The Navy's deputy CIO for e-business and security, David Wennergren, said the lesson of year 2000 was 'management by embarrassment. Nobody wanted to be the last to get their systems fixed.'

Speaking at an information assurance conference sponsored by E-Gov, he said annual reviews called for in the Government Information Security Reform Act provide the same kind of incentive for security.

The Navy-Marine Corps Intranet, which Wennergren called 'a very large seat management contract,' still is in the early stages of deployment. Nevertheless, it helped the Navy weather the attack on the Pentagon that destroyed 70 percent of Navy office space there, Wennergren said.

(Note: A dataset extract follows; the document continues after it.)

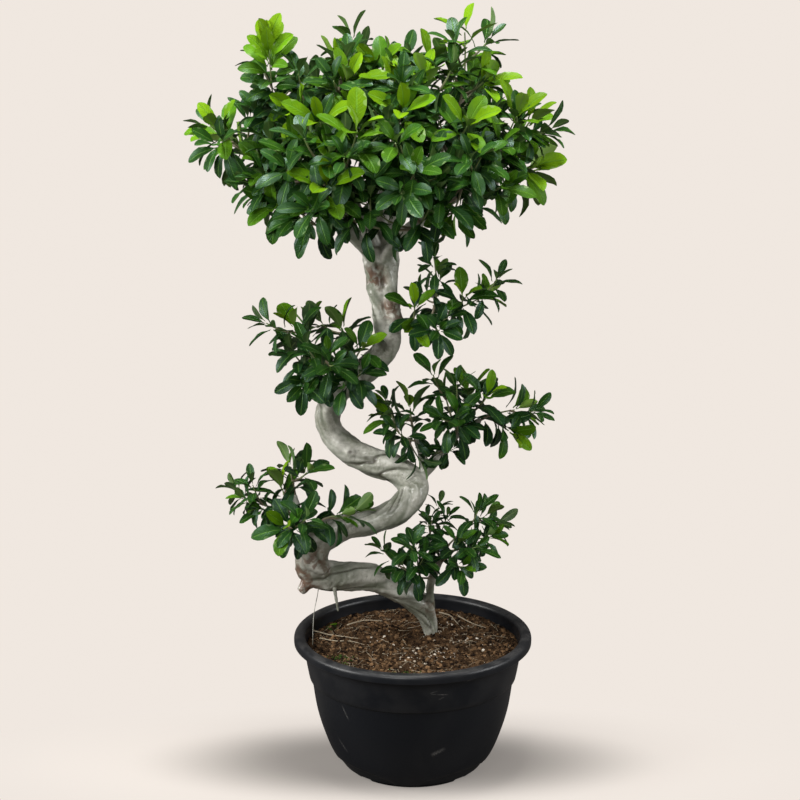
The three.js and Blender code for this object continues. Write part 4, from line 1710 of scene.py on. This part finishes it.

'On Sept. 12 we had a lot of people with no place to work,' he said. NMCI contractor Electronic Data Systems Corp. brought more than 800 notebook computers, more than 350 desktop PCs, and enough switches, routers and cabling to build a network from scratch for 700 people at a new site by the following Monday.

The Defense Department learned its cybersecurity lesson in 1998 during the Solar Sunrise intrusions, which were eventually traced to three teenagers in California and Israel, said Michael Jacobs, the National Security Agency's director of information assurance.

'That was a wake-up call for DOD,' Jacobs said at the homeland defense conference.

Although the lesson was not completely learned'a recent Congressional report card gave Defense an F for security'it helped redefine the issue.

'National security is no longer only classified things,' Jacobs said. Traditional distinctions between defense and intelligence communities and the private sector no longer apply.

In the right direction

Government is not organized for adequate information assurance across the public-private divide, but the President's Critical Infrastructure Protection Board is a step toward an integrated and consistent security architecture, Jacobs said.

Despite the Fed's preparedness, it learned some hard lessons from Sept. 11, Malphrus said.

'One area where we are vulnerable is telecommunications,' he said. Voice communication was difficult the day of the attack, and more lines to Fed backup sites will help avoid that problem in the future.

'Layers of redundancy are very important,' Malphrus said. In addition to multiple backup sites, the Fed has two Internet service providers to keep its Web site up in case one is out of commission. Also, the number of IT systems deemed critical went up in the wake of the attacks.

Mark Fabro, president of Terrasec Corp. of Toronto, said information assurance is not a technology problem. He outlined some ways for agencies to close the holes:

  • Security needs to be a separate line item in budgets.

  • Infrastructure vulnerabilities should be assessed as a whole, not piecemeal.

  • Security professionals need to communicate and exchange ideas rather than keep quiet about vulnerabilities.

  • Feedback on security policy and awareness is essential to know what works and what doesn't.

  • Complacency is deadly because more attacks could come at any time.